UTF-16: Encodes the entire 21-bit range, encoding most of the first 0000 to FFFF range as-is, and using surrogate pairs in that range to encode 00010000 to 0010FFFF. The latter range is shifted to 00000000 to 000FFFFF before encoding, which can be encoded in the 20 bits that surrogate pairs provide. This is a subtlety that one likely does not appreciate if one learns UTF-8 first and expects UTF-16 to be like it.
UTF-8: Could originally encode 00000000 to 7FFFFFFF, but since the limitation to just the first 17 planes a lot of UTF-8 codecs in the real world actually no longer contain the code for handling the longer sequences. Witness things like the UTF-8 codec in MySQL, whose 32-bit support conditional compilation switch is mentioned at https://news.ycombinator.com/item?id=17311048 .
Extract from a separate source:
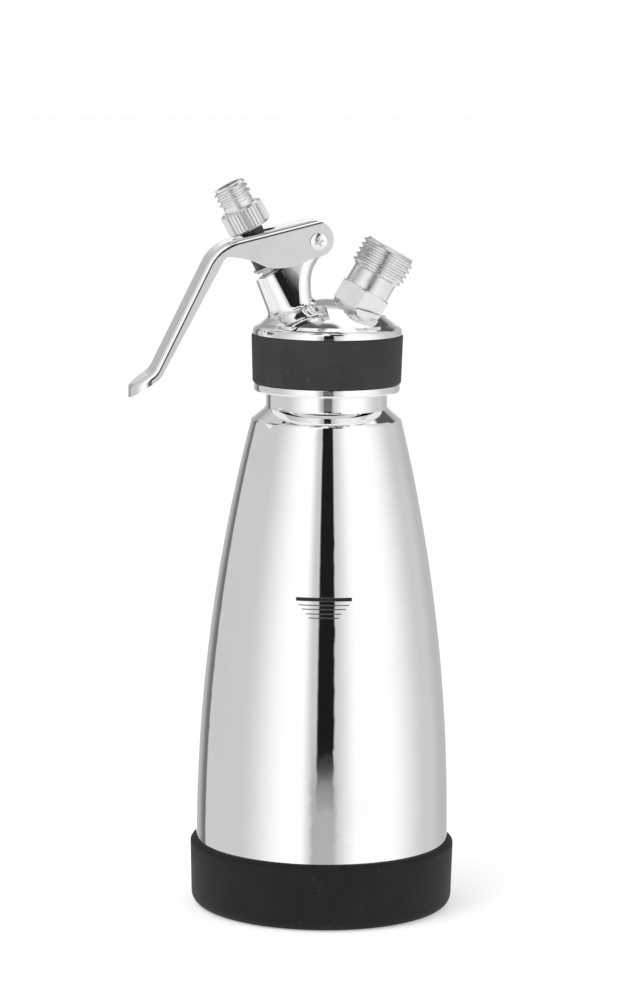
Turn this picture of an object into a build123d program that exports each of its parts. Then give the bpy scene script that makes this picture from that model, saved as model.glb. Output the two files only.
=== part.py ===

Not exactly. A conforming decoder MUST reject them.
MySQL’s problem is that, by default, it can’t even handle all valid code points.
> I'm not at all convinced that 2^21 codepoints will be enough, so someday it'd be nice to be able to get past UTF-16 and move to UTF-8
UTF-16 currently uses up to 2 16-bit code units per code point, whereas UTF-8 uses up to 4 8-bit code units per code point, and the latter wastes more bits for continuation than the former. How is "getting past UTF-16 and moving to UTF-8" supposed to increase the number of code points we can represent, as claimed above? If anything, UTF-16 wastes fewer bits in the current maximum number of code units, so it should have more room for expansion without increasing the number of code units.
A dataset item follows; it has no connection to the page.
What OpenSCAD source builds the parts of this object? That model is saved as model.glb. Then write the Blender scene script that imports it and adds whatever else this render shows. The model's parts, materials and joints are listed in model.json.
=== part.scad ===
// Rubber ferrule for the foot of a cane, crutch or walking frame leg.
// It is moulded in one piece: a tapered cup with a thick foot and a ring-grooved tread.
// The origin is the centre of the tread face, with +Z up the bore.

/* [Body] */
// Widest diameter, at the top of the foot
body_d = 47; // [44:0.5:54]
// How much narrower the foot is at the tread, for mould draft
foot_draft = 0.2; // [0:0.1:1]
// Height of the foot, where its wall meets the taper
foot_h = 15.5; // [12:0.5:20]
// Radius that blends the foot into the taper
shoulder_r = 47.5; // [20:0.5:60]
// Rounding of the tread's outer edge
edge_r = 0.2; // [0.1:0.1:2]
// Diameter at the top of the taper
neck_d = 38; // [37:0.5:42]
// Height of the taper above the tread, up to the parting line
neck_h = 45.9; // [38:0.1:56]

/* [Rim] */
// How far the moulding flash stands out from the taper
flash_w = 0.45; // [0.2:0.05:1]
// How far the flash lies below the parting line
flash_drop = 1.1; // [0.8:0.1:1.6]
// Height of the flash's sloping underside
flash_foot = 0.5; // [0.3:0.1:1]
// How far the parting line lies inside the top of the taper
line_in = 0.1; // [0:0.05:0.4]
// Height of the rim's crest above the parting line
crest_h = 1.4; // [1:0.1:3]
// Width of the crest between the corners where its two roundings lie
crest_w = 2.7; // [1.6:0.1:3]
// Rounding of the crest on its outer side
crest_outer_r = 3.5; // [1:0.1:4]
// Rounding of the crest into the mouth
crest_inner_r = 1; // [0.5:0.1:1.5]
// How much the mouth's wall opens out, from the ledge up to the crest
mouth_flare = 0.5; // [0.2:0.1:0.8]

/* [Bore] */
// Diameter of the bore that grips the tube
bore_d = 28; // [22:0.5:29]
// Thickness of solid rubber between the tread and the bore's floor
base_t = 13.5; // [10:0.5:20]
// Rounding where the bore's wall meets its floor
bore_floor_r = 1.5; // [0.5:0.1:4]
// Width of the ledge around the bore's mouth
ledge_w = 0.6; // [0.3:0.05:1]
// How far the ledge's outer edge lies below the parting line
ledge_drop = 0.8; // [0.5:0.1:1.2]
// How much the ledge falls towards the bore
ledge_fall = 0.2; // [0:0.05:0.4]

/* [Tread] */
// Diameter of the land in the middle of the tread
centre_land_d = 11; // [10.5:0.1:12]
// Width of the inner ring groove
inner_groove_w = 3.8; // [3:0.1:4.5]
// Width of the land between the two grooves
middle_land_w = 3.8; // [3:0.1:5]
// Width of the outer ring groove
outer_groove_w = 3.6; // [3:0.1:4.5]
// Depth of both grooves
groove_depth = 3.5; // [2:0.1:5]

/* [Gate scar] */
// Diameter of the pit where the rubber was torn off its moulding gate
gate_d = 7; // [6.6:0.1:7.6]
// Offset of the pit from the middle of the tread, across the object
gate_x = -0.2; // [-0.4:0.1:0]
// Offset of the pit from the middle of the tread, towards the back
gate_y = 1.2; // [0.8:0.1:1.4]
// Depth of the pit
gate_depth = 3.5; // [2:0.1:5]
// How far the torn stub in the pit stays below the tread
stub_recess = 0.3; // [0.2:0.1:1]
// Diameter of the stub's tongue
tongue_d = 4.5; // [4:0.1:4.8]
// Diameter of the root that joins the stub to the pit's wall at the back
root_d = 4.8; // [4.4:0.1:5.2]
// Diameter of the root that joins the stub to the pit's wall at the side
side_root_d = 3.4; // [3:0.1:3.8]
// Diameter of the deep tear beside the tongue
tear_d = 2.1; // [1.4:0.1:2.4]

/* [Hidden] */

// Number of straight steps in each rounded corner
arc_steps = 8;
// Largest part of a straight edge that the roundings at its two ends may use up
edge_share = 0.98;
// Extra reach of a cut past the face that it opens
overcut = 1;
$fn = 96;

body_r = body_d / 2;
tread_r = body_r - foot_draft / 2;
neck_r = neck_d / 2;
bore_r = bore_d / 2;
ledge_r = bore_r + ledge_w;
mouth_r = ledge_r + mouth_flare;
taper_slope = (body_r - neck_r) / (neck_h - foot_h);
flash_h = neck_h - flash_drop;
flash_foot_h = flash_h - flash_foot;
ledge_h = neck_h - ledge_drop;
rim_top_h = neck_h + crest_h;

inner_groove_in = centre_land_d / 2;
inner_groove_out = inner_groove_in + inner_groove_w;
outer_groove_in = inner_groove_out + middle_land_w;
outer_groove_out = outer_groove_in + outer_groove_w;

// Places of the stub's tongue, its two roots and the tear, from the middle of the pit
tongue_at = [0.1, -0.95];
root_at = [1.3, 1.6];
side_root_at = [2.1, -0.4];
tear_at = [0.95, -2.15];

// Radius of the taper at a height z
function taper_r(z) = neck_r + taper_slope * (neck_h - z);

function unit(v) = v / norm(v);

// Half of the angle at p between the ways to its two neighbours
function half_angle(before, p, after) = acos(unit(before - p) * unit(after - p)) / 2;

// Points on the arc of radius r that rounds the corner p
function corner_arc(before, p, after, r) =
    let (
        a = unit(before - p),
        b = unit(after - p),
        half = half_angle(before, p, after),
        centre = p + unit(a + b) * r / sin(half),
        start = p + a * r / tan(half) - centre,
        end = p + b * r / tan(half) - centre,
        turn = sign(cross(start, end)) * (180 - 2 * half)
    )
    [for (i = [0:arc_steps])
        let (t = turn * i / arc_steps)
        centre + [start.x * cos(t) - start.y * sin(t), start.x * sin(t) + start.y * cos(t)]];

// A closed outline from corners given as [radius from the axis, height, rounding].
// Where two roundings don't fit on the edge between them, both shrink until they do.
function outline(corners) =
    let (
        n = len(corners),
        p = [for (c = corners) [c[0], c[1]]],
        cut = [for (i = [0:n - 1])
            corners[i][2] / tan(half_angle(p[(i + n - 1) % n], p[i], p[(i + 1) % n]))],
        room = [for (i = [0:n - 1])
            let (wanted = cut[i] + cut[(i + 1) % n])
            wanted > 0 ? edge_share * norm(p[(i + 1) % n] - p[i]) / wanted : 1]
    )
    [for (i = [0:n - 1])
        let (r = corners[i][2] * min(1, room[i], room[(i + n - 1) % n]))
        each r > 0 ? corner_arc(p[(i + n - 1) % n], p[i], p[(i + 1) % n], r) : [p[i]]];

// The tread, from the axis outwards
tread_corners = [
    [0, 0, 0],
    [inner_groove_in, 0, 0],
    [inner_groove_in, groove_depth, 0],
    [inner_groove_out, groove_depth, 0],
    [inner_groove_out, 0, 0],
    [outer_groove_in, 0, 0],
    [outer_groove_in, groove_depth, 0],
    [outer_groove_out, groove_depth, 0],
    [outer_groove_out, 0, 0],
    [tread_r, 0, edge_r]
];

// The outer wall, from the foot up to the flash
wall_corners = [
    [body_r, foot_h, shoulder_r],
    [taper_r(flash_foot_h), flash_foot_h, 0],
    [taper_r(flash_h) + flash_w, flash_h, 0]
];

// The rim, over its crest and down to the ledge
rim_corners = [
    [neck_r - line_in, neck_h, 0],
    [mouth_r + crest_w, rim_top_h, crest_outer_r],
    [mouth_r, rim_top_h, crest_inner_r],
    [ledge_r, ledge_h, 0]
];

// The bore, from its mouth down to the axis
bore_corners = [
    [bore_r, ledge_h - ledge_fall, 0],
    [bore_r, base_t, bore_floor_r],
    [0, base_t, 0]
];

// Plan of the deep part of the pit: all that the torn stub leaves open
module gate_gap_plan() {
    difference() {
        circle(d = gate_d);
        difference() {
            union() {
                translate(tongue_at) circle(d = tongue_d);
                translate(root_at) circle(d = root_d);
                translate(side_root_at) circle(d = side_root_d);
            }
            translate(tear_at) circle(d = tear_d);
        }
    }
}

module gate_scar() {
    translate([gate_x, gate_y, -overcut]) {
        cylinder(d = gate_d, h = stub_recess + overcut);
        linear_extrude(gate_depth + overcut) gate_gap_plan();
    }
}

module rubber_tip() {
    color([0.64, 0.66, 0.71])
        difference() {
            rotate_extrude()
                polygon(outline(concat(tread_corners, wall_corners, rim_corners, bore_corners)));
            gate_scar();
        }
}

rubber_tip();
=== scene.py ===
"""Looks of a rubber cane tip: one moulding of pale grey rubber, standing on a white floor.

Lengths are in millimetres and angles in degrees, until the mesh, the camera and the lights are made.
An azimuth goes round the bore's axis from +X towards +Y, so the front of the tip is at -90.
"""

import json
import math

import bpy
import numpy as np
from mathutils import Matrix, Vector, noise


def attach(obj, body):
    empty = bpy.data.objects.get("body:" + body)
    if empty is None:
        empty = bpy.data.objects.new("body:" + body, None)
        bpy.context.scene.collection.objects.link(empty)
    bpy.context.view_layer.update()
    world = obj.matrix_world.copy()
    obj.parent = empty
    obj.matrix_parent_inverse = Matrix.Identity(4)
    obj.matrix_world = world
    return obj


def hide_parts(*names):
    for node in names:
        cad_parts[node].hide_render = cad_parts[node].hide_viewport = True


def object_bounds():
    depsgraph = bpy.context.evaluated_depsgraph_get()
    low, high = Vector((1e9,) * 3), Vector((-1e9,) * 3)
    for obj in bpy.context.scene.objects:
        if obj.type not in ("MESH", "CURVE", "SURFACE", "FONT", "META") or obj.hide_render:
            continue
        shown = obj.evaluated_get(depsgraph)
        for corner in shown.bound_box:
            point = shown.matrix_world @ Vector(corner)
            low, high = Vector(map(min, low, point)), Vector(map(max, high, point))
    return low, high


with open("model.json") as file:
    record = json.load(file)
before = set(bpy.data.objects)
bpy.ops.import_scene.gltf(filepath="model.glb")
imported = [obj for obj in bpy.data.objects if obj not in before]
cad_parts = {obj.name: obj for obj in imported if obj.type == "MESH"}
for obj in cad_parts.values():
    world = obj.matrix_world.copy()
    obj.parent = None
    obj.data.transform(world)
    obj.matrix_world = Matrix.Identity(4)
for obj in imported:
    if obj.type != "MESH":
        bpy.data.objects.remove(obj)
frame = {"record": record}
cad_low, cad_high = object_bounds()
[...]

And as you can see, if you do work out the bits, you find that cryptonector is wrong, since UTF-8 (as it has been standardized from almost the start of the 21st century, and as codecs in the real world have taken to implementing it since) encodes no more bits than UTF-16 does. It's 21 bits for both.
OTOH, UTF-8, as originally defined, can encode 2³¹ codepoints.